### [Your task]
Could you output each line of the data that follows exactly?

### [Given material]
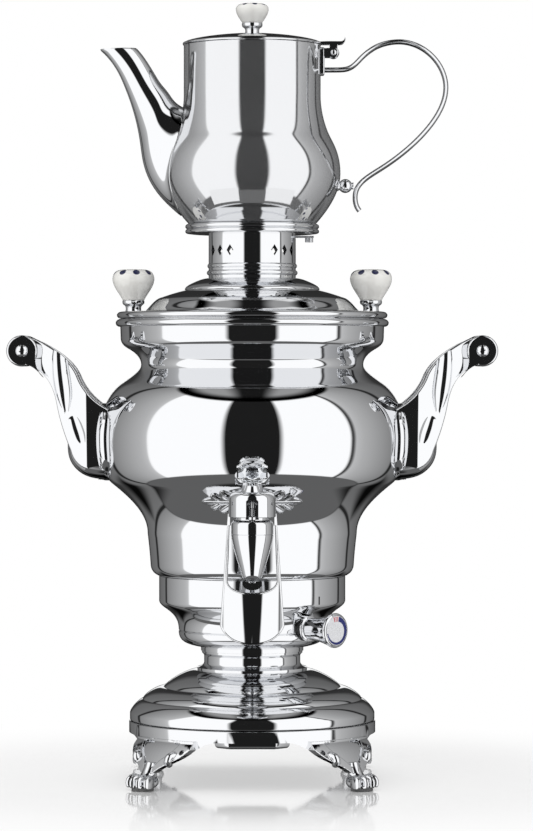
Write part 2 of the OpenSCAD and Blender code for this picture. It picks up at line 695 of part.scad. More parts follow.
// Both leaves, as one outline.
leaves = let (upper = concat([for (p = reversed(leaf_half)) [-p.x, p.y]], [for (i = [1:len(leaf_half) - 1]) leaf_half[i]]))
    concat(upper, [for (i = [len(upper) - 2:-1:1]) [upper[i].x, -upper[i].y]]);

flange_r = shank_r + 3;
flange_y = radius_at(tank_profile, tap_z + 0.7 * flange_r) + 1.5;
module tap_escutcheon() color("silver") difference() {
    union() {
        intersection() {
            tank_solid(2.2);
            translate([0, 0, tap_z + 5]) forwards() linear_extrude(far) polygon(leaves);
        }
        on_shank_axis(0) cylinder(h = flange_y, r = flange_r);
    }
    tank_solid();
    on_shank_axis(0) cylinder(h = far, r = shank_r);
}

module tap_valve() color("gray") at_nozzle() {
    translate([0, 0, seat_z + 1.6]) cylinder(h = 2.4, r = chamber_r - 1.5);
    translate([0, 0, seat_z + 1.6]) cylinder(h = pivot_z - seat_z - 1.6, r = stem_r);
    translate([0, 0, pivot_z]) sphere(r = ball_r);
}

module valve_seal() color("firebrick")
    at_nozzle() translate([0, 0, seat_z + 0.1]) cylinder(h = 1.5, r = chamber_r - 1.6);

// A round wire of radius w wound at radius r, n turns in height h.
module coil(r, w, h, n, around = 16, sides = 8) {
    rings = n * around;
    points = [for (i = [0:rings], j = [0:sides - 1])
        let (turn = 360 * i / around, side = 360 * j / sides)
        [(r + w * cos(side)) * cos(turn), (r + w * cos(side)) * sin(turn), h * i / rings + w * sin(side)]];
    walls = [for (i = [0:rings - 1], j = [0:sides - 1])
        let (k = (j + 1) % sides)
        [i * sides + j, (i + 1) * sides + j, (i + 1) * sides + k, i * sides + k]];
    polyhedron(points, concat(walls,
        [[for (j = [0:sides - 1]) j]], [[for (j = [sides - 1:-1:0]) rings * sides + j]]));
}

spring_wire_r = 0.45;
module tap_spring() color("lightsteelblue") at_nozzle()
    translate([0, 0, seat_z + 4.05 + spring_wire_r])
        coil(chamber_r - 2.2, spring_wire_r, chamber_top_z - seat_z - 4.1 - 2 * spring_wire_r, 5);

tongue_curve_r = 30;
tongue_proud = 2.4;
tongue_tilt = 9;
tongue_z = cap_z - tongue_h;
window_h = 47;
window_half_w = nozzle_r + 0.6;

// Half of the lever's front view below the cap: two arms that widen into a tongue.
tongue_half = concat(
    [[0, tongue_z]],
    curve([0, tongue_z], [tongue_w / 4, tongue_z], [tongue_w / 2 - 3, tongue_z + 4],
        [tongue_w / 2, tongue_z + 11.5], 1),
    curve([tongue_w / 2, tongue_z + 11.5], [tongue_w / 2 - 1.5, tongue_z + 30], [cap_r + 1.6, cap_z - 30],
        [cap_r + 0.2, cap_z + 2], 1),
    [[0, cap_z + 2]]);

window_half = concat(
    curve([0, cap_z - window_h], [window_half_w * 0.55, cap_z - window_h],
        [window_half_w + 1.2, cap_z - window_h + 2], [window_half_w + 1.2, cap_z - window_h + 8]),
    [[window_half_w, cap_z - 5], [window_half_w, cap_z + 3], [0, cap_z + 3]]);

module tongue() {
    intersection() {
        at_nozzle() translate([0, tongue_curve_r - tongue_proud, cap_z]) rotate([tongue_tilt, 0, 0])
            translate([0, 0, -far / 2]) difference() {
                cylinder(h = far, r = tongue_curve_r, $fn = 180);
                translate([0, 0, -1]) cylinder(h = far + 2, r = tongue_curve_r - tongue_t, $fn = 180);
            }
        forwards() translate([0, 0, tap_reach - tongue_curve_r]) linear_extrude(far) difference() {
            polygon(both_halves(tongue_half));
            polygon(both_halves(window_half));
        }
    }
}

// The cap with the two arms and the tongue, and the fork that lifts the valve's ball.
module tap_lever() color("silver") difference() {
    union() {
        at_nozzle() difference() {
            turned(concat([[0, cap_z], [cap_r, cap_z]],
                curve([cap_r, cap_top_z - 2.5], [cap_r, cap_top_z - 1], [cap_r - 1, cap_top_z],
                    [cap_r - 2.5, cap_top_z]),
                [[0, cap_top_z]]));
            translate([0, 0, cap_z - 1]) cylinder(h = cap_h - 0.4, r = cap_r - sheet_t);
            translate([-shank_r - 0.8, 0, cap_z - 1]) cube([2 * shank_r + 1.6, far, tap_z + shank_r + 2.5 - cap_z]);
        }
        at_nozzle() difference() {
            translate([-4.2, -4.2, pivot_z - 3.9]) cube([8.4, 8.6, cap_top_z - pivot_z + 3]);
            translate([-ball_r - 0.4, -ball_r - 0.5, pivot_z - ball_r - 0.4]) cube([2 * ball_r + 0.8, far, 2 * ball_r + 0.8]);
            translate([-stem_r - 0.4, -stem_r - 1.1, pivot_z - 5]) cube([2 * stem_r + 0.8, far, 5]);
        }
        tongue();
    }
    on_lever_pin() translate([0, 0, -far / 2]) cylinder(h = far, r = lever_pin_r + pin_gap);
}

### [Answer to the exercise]
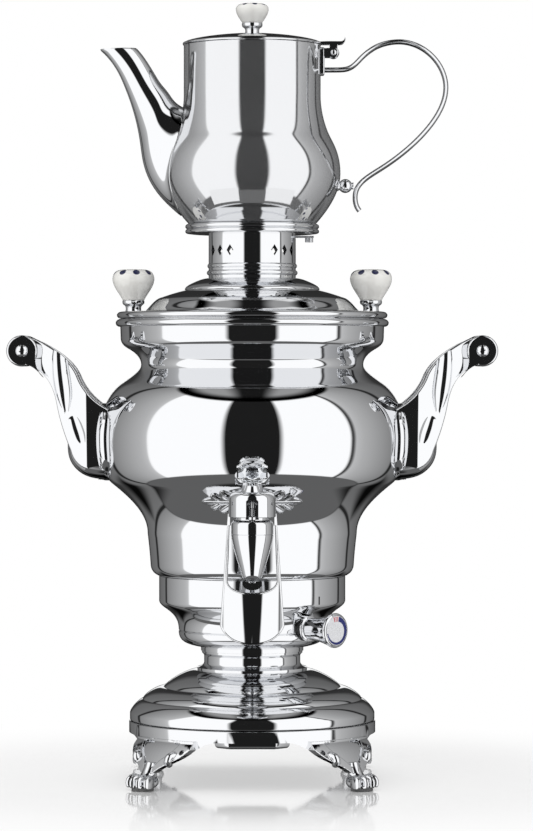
Write part 2 of the OpenSCAD and Blender code for this picture. It picks up at line 695 of part.scad. More parts follow.
// Both leaves, as one outline.
leaves = let (upper = concat([for (p = reversed(leaf_half)) [-p.x, p.y]], [for (i = [1:len(leaf_half) - 1]) leaf_half[i]]))
    concat(upper, [for (i = [len(upper) - 2:-1:1]) [upper[i].x, -upper[i].y]]);

flange_r = shank_r + 3;
flange_y = radius_at(tank_profile, tap_z + 0.7 * flange_r) + 1.5;
module tap_escutcheon() color("silver") difference() {
    union() {
        intersection() {
            tank_solid(2.2);
            translate([0, 0, tap_z + 5]) forwards() linear_extrude(far) polygon(leaves);
        }
        on_shank_axis(0) cylinder(h = flange_y, r = flange_r);
    }
    tank_solid();
    on_shank_axis(0) cylinder(h = far, r = shank_r);
}

module tap_valve() color("gray") at_nozzle() {
    translate([0, 0, seat_z + 1.6]) cylinder(h = 2.4, r = chamber_r - 1.5);
    translate([0, 0, seat_z + 1.6]) cylinder(h = pivot_z - seat_z - 1.6, r = stem_r);
    translate([0, 0, pivot_z]) sphere(r = ball_r);
}

module valve_seal() color("firebrick")
    at_nozzle() translate([0, 0, seat_z + 0.1]) cylinder(h = 1.5, r = chamber_r - 1.6);

// A round wire of radius w wound at radius r, n turns in height h.
module coil(r, w, h, n, around = 16, sides = 8) {
    rings = n * around;
    points = [for (i = [0:rings], j = [0:sides - 1])
        let (turn = 360 * i / around, side = 360 * j / sides)
        [(r + w * cos(side)) * cos(turn), (r + w * cos(side)) * sin(turn), h * i / rings + w * sin(side)]];
    walls = [for (i = [0:rings - 1], j = [0:sides - 1])
        let (k = (j + 1) % sides)
        [i * sides + j, (i + 1) * sides + j, (i + 1) * sides + k, i * sides + k]];
    polyhedron(points, concat(walls,
        [[for (j = [0:sides - 1]) j]], [[for (j = [sides - 1:-1:0]) rings * sides + j]]));
}

spring_wire_r = 0.45;
module tap_spring() color("lightsteelblue") at_nozzle()
    translate([0, 0, seat_z + 4.05 + spring_wire_r])
        coil(chamber_r - 2.2, spring_wire_r, chamber_top_z - seat_z - 4.1 - 2 * spring_wire_r, 5);

tongue_curve_r = 30;
tongue_proud = 2.4;
tongue_tilt = 9;
tongue_z = cap_z - tongue_h;
window_h = 47;
window_half_w = nozzle_r + 0.6;

// Half of the lever's front view below the cap: two arms that widen into a tongue.
tongue_half = concat(
    [[0, tongue_z]],
    curve([0, tongue_z], [tongue_w / 4, tongue_z], [tongue_w / 2 - 3, tongue_z + 4],
        [tongue_w / 2, tongue_z + 11.5], 1),
    curve([tongue_w / 2, tongue_z + 11.5], [tongue_w / 2 - 1.5, tongue_z + 30], [cap_r + 1.6, cap_z - 30],
        [cap_r + 0.2, cap_z + 2], 1),
    [[0, cap_z + 2]]);

window_half = concat(
    curve([0, cap_z - window_h], [window_half_w * 0.55, cap_z - window_h],
        [window_half_w + 1.2, cap_z - window_h + 2], [window_half_w + 1.2, cap_z - window_h + 8]),
    [[window_half_w, cap_z - 5], [window_half_w, cap_z + 3], [0, cap_z + 3]]);

module tongue() {
    intersection() {
        at_nozzle() translate([0, tongue_curve_r - tongue_proud, cap_z]) rotate([tongue_tilt, 0, 0])
            translate([0, 0, -far / 2]) difference() {
                cylinder(h = far, r = tongue_curve_r, $fn = 180);
                translate([0, 0, -1]) cylinder(h = far + 2, r = tongue_curve_r - tongue_t, $fn = 180);
            }
        forwards() translate([0, 0, tap_reach - tongue_curve_r]) linear_extrude(far) difference() {
            polygon(both_halves(tongue_half));
            polygon(both_halves(window_half));
        }
    }
}

// The cap with the two arms and the tongue, and the fork that lifts the valve's ball.
module tap_lever() color("silver") difference() {
    union() {
        at_nozzle() difference() {
            turned(concat([[0, cap_z], [cap_r, cap_z]],
                curve([cap_r, cap_top_z - 2.5], [cap_r, cap_top_z - 1], [cap_r - 1, cap_top_z],
                    [cap_r - 2.5, cap_top_z]),
                [[0, cap_top_z]]));
            translate([0, 0, cap_z - 1]) cylinder(h = cap_h - 0.4, r = cap_r - sheet_t);
            translate([-shank_r - 0.8, 0, cap_z - 1]) cube([2 * shank_r + 1.6, far, tap_z + shank_r + 2.5 - cap_z]);
        }
        at_nozzle() difference() {
            translate([-4.2, -4.2, pivot_z - 3.9]) cube([8.4, 8.6, cap_top_z - pivot_z + 3]);
            translate([-ball_r - 0.4, -ball_r - 0.5, pivot_z - ball_r - 0.4]) cube([2 * ball_r + 0.8, far, 2 * ball_r + 0.8]);
            translate([-stem_r - 0.4, -stem_r - 1.1, pivot_z - 5]) cube([2 * stem_r + 0.8, far, 5]);
        }
        tongue();
    }
    on_lever_pin() translate([0, 0, -far / 2]) cylinder(h = far, r = lever_pin_r + pin_gap);
}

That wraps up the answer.